No History News Network:
Wood's book is valuable because it opens questions like the German breach of Belgium's neutrality as the prime cause for WWI.
Was it? If so, were German intentions misread? Official records muddy rather than clarify.
Thus a book like Wood's that disagrees with current theory is very valuable. And Woods is not the first by any means. Maybe he's just a convenient target because he's supposedly Conservative.
One of the finest iconoclastic books of recent years "The Pity of War" by Niall Ferguson says British intervention in August was not defensive - not a result of the German right invading Belgium. Ferguson insists (with a mountain of circumstancial evidence) that, had the Germans not violated Belgian neutrality, the British would have done so themselves.

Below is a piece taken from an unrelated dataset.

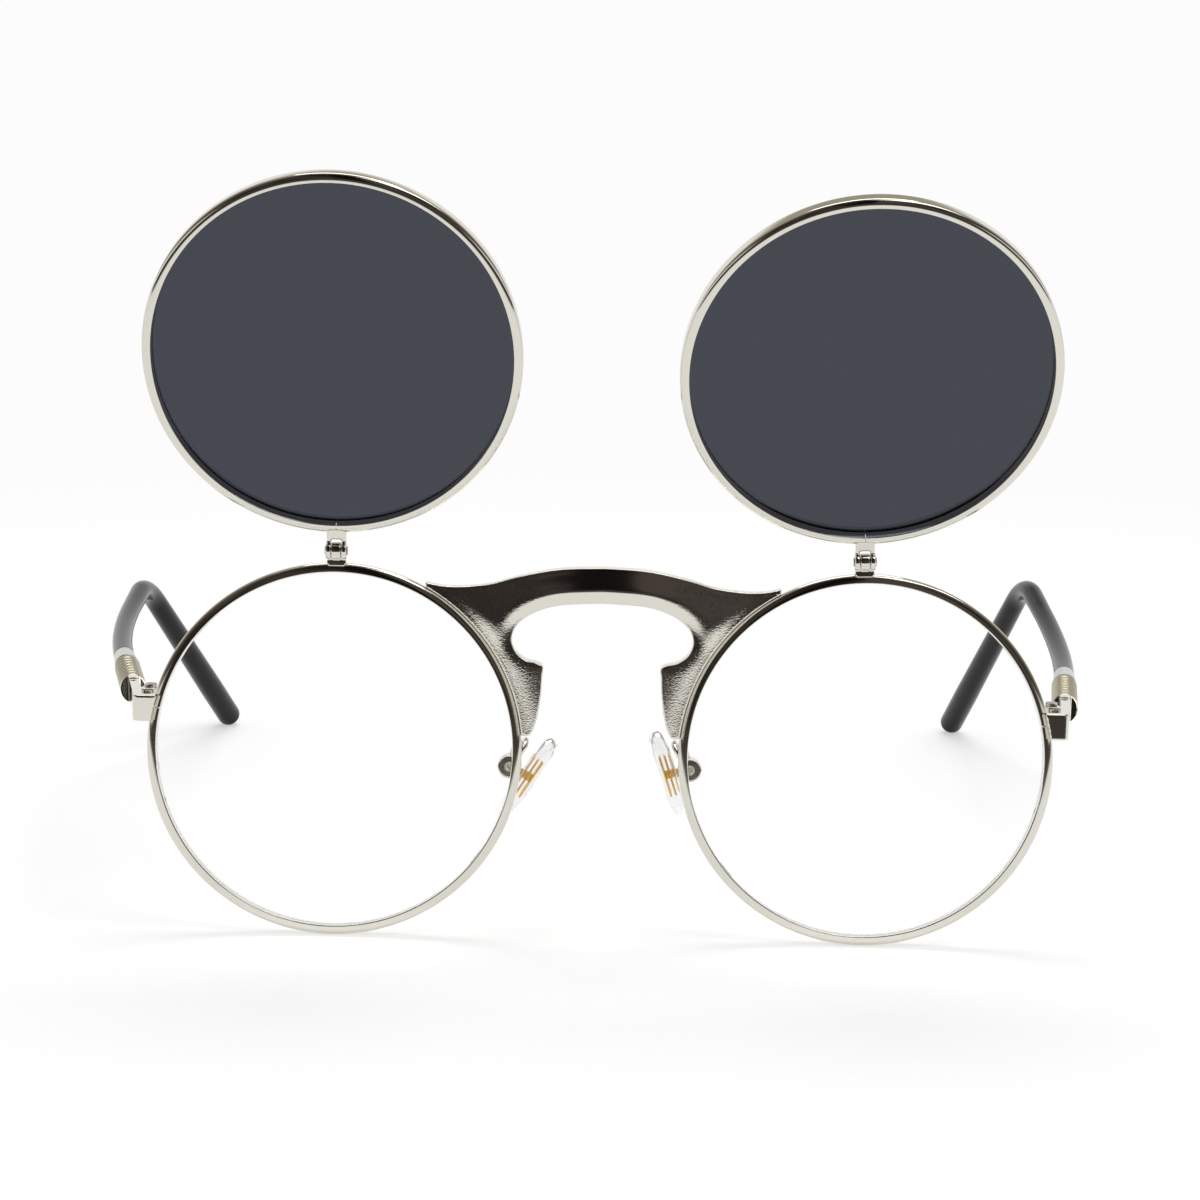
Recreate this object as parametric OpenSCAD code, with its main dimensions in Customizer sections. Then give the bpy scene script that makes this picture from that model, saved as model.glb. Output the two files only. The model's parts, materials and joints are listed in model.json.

John Keegan in his "The First World War" seems to agree, at least partially, on page 33 and blames a series of facts and events (most not in Germany's control) that forced a reluctant breach of Belgian neutrality. Some historians have cited Sir Edward Grey's failures and the Tsar's haste as reasons the Germans miscalculated.
The vast horror of WWI was, all agree, brought on by a series of collosal blunders that may never come unraveled.I believe it never hurts to examine accepted truths of any era or class, and the howls of pain from the Left and the Right only whet my appetite for this book.